C · Exodus 13:20-22 · The pillar of cloud and fire
²⁰ They took their journey from Succoth, and encamped in Etham, in the edge of the wilderness. ²¹ Yahweh went before them by day in a pillar of cloud, to lead them on their way, and by night in a pillar of fire, to give them light, that they might go by day and by night: ²² the pillar of cloud by day, and the pillar of fire by night, didn’t depart from before the people.
- YHWH went before them by day in a pillar of cloud, to lead them on their way, and by night in a pillar of fire, to give them light. The Hebrew is amud anan / amud esh. The pillars are introduced briefly here and will reappear throughout the wilderness narrative (Ex 14:19-20 at the Sea, Ex 33:9-10 at the meeting tent, Num 9:15-23 over the tabernacle). Everything that Hebrew Bible later associates with God’s visible presence (shekinah, glory-cloud, fire over the temple, dove at Jesus’s baptism) starts here.
- Pillar is the Hebrew word amud. It is the word for a standing column. The image is of a vertical, fixed presence. The cloud and fire are not diffuse atmospheric phenomena; they are standing pillars that travel with Israel. The pillar is YHWH on the move. The God who has come down into Egypt (Ex 3:8) is now traveling with the people God came down to deliver.
- By day in a pillar of cloud… by night in a pillar of fire. The two forms cover the full twenty-four-hour cycle. By day, the cloud shades and guides. By night, the fire warms and lights. The provision is total. Goldingay’s pastoral note: the chapter is teaching that God’s guidance is never partial. The whole of life, day and night, is held inside the pillar. Whether Israel is awake and walking or asleep and resting, the pillar does not depart.
- Didn’t depart from before the people. The chapter’s closing line. The Hebrew is lo’ yamish amud he-anan yomam ve-amud ha-esh laylah liphney ha-am. Lo’ yamish: it never moved away. The pillar is permanent. Israel’s deliverance does not end at the Egyptian border. It continues, day and night, all the way through.

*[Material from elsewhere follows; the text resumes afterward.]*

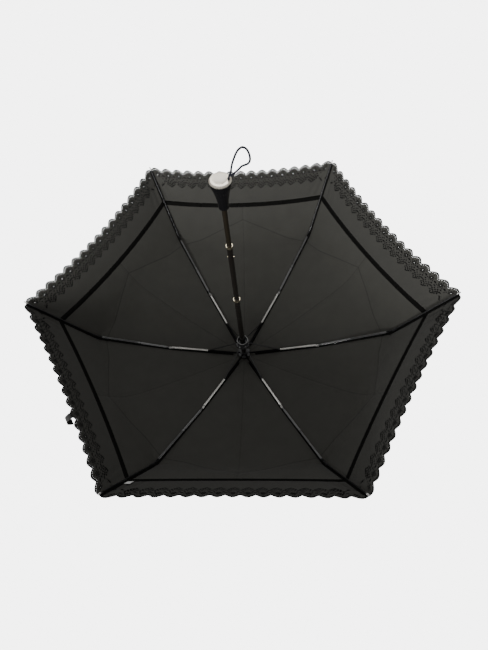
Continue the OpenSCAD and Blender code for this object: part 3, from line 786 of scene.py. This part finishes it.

- The chapter ends with the pillar in place, the bones of Joseph carried up, the firstborn law established, and Israel encamped at Etham at the edge of the wilderness. The next chapter will narrate the most iconic single event in the Hebrew Bible: the crossing of the sea. But this chapter is the structural bridge. Pesach is finished. Sinai is ahead. Between them stretches the wilderness, and the pillar is now in place.
Reflection prompts
- God did not lead them by the way of the Philistines, though that was near. The shorter way was the wrong way. Where, in your own life right now, are you trying to negotiate with God for the shorter route, when God’s longer-way-through-the-wilderness is the actual formation you need?
- You shall tell your son in that day. The Pesach seder is, structurally, a parent-child catechism. The Hebrew Bible’s foundational pedagogical setting is the family table at Pesach. Where, in your own household, is the table-conversation actually doing the formative work? What would it look like to hold one meal a year (or more) the way Israel holds Pesach: with the children’s questions setting the structure?
- The pillar of cloud and fire did not depart. The day and the night were both held inside YHWH’s presence. Where, in your own life, are you assuming the pillar is only with you in your day (when you can perform) but absent in your night (when you can’t)? What changes when you remember the chapter’s claim is that both are held inside the same pillar?
Frameworks at play in this chapter: the firstborn / bechor, wilderness and liminality, the exodus pattern.